Tenn. Code Ann. § 49-4-503 (emphasis added). This law requires eligible institutions to enter into agreements with TSAC in which they promise to abide by all applicable state and federal regulations, not TSAC. Thus TSAC is not required by the statute to abide by federal regulations, and there is no evidence that it ever agreed by contract or otherwise to do so. Accordingly there is no showing of an express waiver of sovereign immunity by Tennessee or TSAC.
Although the court holds that a debtor may not sue an unconsenting state to determine dischargeability of a student loan for undue hardship, the debtor is not without her remedies. Although her debt will perforce remain nondischargeable in bankruptcy, she may assert undue hardship as an affirmative defense to any attempt by the state to collect its debt post-bankruptcy, for the courts have uniformly held that state courts have concurrent jurisdiction with federal courts over dischargeability determinations involving student loans.
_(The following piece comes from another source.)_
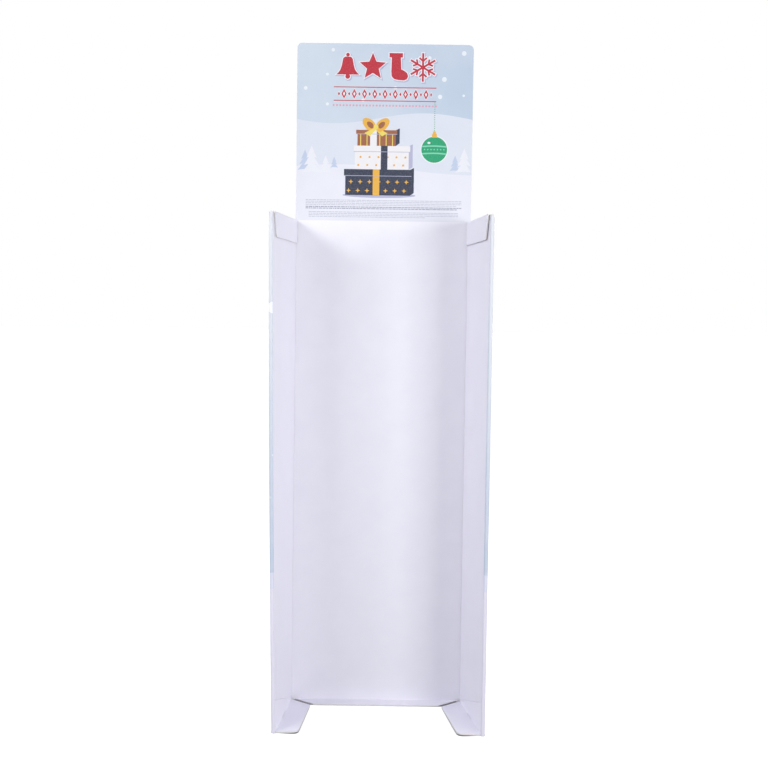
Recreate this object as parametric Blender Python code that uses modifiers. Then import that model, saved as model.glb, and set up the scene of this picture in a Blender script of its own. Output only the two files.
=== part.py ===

Resolution Trust Corp. v. McKendry (In re McKendry), 40 F.3d 331, 335 n. 3 (10th Cir. 1994); Kahl v. Texas Higher Educ. Coordinating Bd. (In re Kahl), 240 B.R. 524, 530 (Bankr.E.D.Pa. 1999); Perkins v. Coordinating Bd. for Higher Educ. (In re Perkins), 228 B.R. 431, 433 (Bankr.E.D.Mo. 1998); Jones v. I.T.T. Technical Inst., 38 B.R. 968, 971 (Bankr.S.D.Ohio 1984); Indiana Univ. v. Canganelli, 149 Ill. App.3d 852, 103 Ill.Dec. 278, 501 N.E.2d 299, 301-02 (1986); Fed.R.Bank.P. 4007 advisory committee's note (1983). Thus, the sovereign immunity of the defendant in this case has cost the debtor only the opportunity to litigate the question of undue hardship in bankruptcy court. She may still do so in the state courts if the state pursues the matter after bankruptcy.
V.
For the foregoing reasons, the court holds that 11 U.S.C. § 106 (a) is unconstitutional and void, that 11 U.S.C. § 106(b) does not apply to this case, and that neither Tennessee nor its agency, TSAC, has waived the state's sovereign immunity, either expressly or by means implied from the filing of a proof of claim. An appropriate order will enter.